Rows from a 3D modeling dataset

== == ==

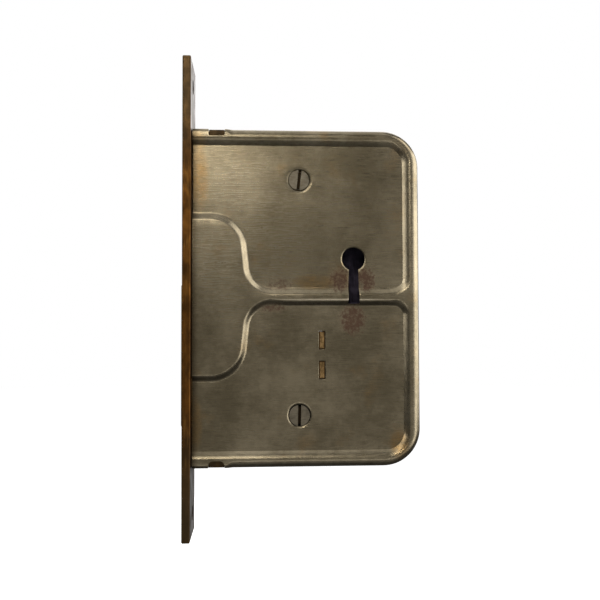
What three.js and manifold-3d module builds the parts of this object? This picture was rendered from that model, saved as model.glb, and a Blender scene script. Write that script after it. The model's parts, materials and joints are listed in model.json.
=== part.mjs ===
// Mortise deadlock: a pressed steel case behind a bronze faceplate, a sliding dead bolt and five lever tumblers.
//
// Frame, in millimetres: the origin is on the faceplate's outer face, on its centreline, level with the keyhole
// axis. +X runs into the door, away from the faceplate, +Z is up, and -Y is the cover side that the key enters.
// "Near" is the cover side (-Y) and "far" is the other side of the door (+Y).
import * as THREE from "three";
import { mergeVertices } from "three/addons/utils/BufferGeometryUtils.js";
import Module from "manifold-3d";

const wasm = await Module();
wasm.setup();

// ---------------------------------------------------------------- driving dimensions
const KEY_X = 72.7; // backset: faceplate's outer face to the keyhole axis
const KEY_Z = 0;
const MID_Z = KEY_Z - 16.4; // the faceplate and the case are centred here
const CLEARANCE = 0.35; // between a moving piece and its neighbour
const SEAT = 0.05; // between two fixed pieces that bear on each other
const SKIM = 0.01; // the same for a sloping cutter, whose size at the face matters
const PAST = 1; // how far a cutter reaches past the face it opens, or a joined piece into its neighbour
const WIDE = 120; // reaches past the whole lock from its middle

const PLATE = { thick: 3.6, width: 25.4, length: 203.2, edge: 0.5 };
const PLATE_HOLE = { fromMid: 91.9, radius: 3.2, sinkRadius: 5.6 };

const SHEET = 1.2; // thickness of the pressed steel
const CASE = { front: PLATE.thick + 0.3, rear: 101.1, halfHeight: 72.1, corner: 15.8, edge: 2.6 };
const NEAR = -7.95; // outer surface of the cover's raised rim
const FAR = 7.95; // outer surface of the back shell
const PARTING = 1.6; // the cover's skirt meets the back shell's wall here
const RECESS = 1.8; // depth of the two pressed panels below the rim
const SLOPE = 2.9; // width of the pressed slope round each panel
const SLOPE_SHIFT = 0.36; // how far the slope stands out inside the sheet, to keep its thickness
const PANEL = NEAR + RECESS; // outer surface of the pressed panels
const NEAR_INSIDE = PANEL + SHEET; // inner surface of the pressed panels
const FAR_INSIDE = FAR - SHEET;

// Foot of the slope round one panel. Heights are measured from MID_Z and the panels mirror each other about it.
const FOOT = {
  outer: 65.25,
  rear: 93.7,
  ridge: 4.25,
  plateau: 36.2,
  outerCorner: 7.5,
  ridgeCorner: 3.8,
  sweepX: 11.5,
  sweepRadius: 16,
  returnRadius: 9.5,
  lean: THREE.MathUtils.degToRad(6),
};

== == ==

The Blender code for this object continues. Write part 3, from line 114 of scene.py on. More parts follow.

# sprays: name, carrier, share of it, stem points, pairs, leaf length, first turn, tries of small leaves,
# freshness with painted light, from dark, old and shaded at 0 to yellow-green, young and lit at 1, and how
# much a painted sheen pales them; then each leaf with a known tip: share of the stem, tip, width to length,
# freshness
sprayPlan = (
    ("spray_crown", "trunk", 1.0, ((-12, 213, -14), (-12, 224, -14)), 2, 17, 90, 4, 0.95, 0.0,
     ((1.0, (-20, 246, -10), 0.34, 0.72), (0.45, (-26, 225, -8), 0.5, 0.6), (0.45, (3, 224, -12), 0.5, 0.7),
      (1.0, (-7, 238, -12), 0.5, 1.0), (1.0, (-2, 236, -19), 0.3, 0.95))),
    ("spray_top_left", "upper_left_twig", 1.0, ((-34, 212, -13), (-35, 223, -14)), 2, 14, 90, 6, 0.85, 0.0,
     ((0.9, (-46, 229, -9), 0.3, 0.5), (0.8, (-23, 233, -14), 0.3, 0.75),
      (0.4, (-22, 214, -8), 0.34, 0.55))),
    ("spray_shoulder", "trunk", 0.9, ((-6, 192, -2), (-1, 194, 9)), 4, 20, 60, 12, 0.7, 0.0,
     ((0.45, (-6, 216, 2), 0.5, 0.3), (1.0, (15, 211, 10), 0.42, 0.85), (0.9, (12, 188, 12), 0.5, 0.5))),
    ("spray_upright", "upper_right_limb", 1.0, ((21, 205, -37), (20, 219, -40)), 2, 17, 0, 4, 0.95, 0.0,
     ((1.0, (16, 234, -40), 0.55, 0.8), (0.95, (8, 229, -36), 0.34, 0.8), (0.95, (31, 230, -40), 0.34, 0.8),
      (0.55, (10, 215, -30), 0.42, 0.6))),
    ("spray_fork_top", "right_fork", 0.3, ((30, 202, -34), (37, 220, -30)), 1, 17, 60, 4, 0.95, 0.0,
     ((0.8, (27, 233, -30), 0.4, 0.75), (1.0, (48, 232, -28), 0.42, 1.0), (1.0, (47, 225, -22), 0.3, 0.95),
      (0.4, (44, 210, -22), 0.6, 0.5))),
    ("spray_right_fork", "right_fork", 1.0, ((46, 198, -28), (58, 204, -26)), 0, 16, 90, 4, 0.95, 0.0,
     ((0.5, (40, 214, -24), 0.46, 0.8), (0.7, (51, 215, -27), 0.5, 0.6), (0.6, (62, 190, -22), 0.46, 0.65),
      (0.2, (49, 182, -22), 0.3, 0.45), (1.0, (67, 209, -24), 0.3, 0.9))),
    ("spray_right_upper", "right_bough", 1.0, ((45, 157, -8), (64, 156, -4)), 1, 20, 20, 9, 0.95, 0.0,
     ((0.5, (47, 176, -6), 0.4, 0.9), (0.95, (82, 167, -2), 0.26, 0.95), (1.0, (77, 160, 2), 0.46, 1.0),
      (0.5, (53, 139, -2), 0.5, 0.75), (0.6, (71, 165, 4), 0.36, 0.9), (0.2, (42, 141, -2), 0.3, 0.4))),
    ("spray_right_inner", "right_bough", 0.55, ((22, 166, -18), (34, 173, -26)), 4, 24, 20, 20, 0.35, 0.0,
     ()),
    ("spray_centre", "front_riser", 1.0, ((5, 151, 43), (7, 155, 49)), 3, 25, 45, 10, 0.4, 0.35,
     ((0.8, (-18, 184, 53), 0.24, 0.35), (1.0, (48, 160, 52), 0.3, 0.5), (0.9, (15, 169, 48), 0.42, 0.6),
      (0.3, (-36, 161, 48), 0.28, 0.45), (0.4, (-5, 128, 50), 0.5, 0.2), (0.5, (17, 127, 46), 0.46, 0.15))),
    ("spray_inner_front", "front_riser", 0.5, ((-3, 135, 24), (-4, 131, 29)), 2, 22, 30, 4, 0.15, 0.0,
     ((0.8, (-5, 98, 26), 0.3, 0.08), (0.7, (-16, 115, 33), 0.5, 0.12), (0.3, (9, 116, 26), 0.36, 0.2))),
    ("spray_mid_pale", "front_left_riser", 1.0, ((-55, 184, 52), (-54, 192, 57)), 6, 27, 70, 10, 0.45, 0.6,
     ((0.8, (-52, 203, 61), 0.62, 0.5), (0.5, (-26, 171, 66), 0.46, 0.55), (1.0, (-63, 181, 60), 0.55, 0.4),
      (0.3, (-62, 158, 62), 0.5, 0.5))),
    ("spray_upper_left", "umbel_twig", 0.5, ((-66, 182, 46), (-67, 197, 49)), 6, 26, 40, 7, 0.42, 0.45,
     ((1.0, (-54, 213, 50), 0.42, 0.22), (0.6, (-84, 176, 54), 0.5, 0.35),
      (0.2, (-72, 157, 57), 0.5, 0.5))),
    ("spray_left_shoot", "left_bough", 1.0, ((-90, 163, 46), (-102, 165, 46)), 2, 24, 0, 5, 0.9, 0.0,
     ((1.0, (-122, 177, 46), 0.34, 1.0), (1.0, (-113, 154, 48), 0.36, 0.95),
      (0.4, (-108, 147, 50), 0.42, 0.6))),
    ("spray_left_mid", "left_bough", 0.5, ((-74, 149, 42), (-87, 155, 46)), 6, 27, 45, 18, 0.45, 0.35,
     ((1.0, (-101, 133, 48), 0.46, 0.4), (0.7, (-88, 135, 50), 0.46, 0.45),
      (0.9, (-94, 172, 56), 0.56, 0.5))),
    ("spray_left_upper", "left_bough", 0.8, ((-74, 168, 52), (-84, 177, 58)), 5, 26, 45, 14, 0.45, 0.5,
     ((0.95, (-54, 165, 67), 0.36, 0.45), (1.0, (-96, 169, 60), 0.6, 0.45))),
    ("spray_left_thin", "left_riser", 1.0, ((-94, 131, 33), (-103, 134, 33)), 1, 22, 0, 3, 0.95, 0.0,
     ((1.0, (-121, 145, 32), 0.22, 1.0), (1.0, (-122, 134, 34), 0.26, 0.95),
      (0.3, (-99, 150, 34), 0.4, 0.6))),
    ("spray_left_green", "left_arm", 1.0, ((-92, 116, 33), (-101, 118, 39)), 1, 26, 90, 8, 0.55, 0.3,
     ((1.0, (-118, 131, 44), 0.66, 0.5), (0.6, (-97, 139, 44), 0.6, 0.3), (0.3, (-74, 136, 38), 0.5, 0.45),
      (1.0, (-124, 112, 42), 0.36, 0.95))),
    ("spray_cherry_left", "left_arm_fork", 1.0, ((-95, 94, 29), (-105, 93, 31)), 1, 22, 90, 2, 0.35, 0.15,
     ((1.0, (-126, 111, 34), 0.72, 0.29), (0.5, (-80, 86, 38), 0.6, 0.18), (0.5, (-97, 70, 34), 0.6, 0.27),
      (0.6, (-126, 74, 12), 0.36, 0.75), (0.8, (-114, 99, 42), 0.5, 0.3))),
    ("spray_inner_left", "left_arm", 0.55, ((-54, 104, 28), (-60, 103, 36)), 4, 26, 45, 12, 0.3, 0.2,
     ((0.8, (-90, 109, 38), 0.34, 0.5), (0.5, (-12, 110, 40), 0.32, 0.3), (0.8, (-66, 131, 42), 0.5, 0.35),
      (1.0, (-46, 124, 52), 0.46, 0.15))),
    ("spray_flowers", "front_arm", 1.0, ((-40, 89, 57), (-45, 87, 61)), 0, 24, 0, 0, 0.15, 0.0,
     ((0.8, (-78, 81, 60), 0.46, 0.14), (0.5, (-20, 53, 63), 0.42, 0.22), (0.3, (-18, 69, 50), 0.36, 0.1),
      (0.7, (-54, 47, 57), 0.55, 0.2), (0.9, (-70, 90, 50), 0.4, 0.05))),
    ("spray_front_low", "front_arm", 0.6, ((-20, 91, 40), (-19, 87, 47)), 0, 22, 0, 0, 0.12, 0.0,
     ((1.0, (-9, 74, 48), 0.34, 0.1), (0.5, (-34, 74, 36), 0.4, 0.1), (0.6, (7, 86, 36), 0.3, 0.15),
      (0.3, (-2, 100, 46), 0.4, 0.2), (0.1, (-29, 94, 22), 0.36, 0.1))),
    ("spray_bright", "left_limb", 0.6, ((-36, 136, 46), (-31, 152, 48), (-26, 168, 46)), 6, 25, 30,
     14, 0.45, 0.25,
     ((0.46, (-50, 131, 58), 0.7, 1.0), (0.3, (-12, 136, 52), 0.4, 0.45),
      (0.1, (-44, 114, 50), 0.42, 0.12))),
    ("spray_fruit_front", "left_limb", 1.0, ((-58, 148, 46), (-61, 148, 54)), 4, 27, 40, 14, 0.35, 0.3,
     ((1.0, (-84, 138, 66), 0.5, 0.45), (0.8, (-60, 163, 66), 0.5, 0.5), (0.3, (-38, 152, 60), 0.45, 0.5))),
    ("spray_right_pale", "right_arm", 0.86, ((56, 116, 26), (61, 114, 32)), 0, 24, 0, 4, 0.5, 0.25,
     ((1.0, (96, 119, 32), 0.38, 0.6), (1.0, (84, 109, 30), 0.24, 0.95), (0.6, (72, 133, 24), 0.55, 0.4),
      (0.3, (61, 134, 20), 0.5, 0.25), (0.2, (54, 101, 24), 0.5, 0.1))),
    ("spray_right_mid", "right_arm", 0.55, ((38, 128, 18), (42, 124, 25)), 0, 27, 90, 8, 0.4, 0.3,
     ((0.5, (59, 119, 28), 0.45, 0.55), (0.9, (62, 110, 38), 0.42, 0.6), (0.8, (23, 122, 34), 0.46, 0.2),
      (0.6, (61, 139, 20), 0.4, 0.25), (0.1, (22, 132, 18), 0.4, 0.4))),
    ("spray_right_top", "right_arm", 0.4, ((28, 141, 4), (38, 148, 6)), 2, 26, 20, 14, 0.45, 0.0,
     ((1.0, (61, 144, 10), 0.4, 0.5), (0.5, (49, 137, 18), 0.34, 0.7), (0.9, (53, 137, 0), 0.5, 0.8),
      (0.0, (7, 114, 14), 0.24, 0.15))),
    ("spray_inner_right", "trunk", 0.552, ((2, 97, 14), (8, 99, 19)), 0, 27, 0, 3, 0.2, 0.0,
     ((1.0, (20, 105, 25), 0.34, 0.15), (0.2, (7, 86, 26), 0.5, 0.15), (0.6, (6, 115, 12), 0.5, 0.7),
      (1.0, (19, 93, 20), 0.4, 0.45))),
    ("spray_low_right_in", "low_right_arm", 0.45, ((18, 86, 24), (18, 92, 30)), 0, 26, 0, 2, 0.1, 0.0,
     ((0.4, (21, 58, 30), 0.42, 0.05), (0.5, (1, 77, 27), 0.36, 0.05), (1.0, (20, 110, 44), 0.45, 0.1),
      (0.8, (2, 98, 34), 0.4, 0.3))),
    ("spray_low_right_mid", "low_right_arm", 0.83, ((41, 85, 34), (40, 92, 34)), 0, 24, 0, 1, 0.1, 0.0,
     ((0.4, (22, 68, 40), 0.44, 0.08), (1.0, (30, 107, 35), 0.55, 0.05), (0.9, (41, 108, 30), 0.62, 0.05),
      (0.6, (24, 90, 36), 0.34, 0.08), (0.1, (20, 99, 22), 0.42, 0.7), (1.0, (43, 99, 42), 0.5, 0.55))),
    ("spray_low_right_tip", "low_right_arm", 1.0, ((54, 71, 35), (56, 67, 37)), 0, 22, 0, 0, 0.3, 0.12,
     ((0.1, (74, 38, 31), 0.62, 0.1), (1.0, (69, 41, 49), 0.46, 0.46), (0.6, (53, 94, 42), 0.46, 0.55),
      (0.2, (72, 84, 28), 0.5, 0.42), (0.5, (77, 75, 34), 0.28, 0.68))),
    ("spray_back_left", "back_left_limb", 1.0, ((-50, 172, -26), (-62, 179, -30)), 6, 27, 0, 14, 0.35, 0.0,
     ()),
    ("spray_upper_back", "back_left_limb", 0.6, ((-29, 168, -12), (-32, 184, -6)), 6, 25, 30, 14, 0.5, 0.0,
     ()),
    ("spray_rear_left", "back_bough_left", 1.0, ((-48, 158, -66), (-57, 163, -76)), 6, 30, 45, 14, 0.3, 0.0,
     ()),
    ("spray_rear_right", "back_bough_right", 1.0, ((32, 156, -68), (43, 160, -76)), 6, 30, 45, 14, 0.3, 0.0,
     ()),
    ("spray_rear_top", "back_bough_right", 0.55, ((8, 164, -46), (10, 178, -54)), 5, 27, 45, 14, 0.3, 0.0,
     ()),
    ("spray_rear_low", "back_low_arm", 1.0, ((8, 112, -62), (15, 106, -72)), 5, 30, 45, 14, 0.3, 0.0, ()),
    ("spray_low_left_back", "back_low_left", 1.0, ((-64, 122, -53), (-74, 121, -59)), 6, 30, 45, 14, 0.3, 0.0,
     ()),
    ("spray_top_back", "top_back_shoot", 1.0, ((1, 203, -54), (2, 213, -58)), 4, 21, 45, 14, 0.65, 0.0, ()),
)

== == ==

Written request
Look through the material above. Copy each line where the word "object" appears.

The reply
What three.js and manifold-3d module builds the parts of this object? This picture was rendered from that model, saved as model.glb, and a Blender scene script. Write that script after it. The model's parts, materials and joints are listed in model.json.
The Blender code for this object continues. Write part 3, from line 114 of scene.py on. More parts follow.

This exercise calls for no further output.